Please point out if anything is wrong.


#14

A future is just a recipe. It should never try to do anything upon creation. It’s a static entity, much like a program. Programs can be combined to build larger programs, and likewise futures can be combined to build larger futures through the various combinators. They remain inert until you actually try to run it.

A task is like a thread – a “green” thread to be precise. It represents a thing that is currently happening, actively running. A task has an identity (e.g. a unique ID), whereas futures are completely anonymous – you can’t identify them even if you try; it’s just not part of the design.

Conceptually, a Future is nothing more than an ordinary function object (unboxed closure, to be precise) with the signature:

FnMut(Task) -> Poll<T, E>

That’s it.

If you squint a bit, it looks similar to the type signature of Future::poll, except poll doesn’t seem to ask for a Task object. Turns out poll is just being dishonest, because it uses a thread-local variable behind the scenes to store the current Task object.

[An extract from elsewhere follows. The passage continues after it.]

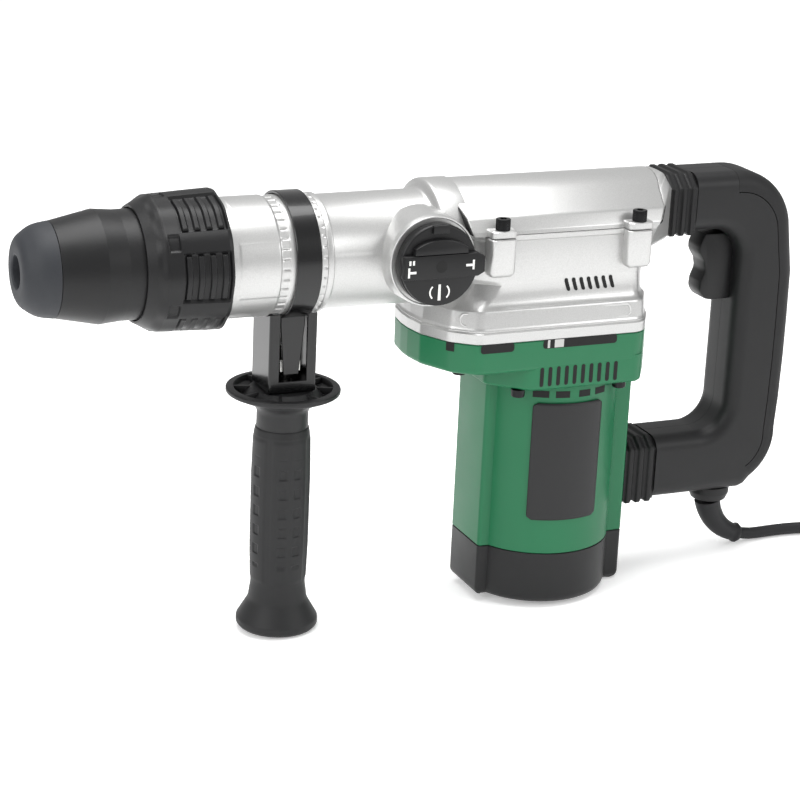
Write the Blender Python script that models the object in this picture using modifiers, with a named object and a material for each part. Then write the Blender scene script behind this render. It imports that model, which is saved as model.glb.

But that doesn’t change the fact that poll function necessitates a Task object available in that variable (futures-rs warns: “Additionally, calls to poll must always be made from within the context of a task. If a current task is not set then this method will likely panic.”).

The Task object is kind of a misnomer: it’s not the task itself; it’s only a handle to the task that allows you to retrieve some information about the task, so perhaps “TaskId” would have been a more appropriate name. The actual task itself is stored in a Spawn object, which is created simply by wrapping a future. The event loop’s main responsibility is to maintain a list of these Spawn objects (typically in a queue of some kind).

In order to register event notifications, you need to tell the event loop who you are − otherwise they won’t know which task to wake up! So by necessity, this requires the Task to be available. A lone, nameless Future simply won’t do.